No timely Answer having been received from Respondent, I find Edith Fine in default, having failed to answer the allegations of the Complaint, notwithstanding repeated directions and opportunity to do so. Respondent's failure to timely answer entitles the administrative law judge to treat the allegations of the complaint as admitted. The history of the filings, and non-filings, in this case is reflected in the several orders mentioned in this Decision and Order, here incorporated by reference and attached as Exhibits A, B and C, dated September 20, 1989, October 11, 1989 and October 25, 1989, respectively. ACCORDINGLY, IN VIEW OF ALL THE FOREGOING, IT IS FOUND AND CONCLUDED, that respondent is in violation of 8 U.S.C. § 1324a(a)(1)(A) and/or 8 U.S.C. § 1324a(a)(2) with respect to her hiring and/or continuing to employ in the United States Olive Cornwall, the individual named in the first count of the Complaint, knowing that this person was unauthorized for employment in the United States, and in violation of 8 U.S.C. § 1324a(a)(1)(B) for failure to comply with the employment verification requirements with regard to Olive Cornwall, the individual named in the second count of the Complaint.

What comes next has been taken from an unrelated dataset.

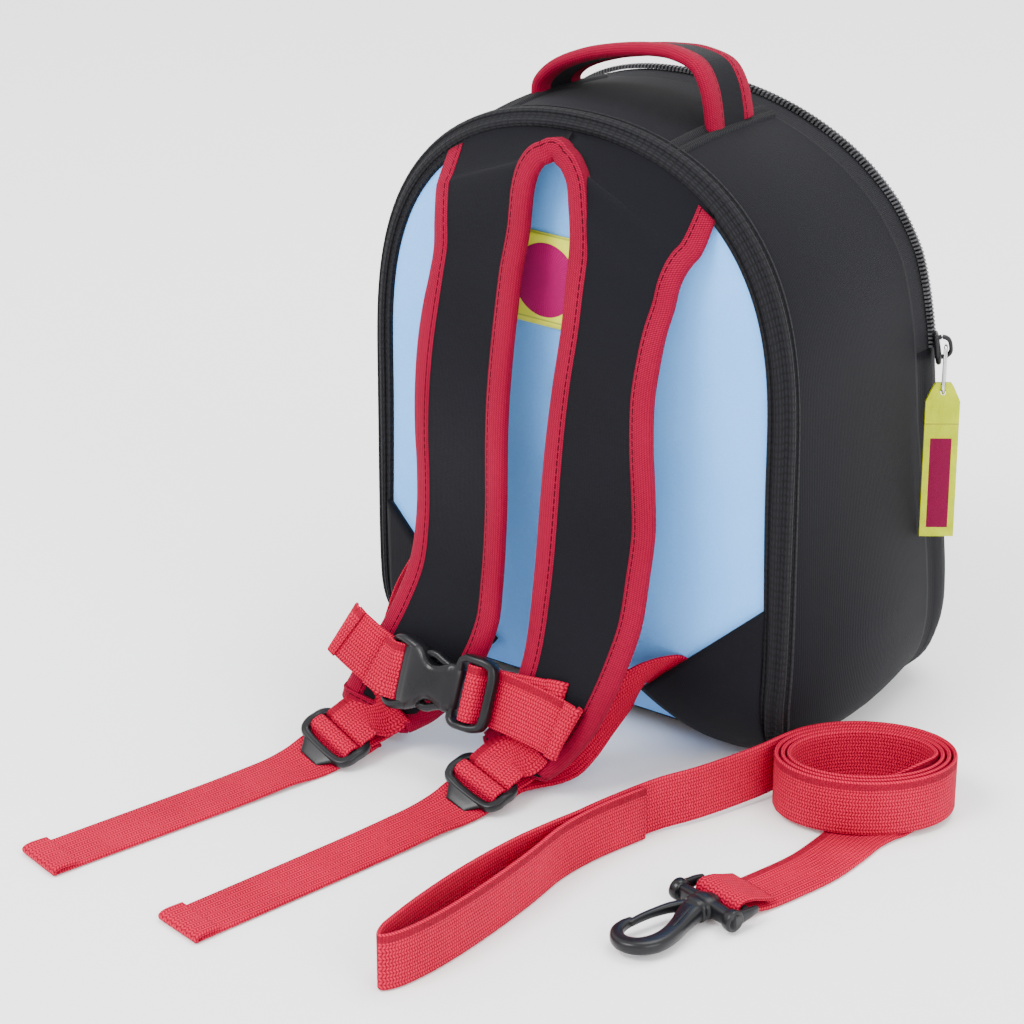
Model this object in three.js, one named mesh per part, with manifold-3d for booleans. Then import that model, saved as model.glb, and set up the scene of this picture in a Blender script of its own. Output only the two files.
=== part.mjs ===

IT IS HEREBY ORDERED: (1) that respondent pay a civil money penalty in the amount of $500.00 for the violation in the first count of the Complaint and $250.00 for the violation in the second count for a total of $750.00. (2) that respondent cease and desist from further violating section 274A of the Act, 8 U.S.C. § 1324a; and (3) that the hearing in this proceeding is cancelled. This Decision and Order on Default is the final action of the judge in accordance with 28 C.F.R. § 68.50(b) of the rules of practice 768 and procedure of this Office, 54 Fed. Reg. 48593, 48606, November 24, 1989, replacing former 28 C.F.R. § 68.51(b). As provided in those Rules at new 28 C.F.R. § 68.51 (replacing former 28 C.F.R. § 68.52), this action shall become the final Order of the Attorney General unless, within thirty (30) days from the date of this Decision and Order, the Chief Administrative Hearing Officer shall have modified or vacated it.

SO ORDERED.

Dated this 19th day of December, 1989.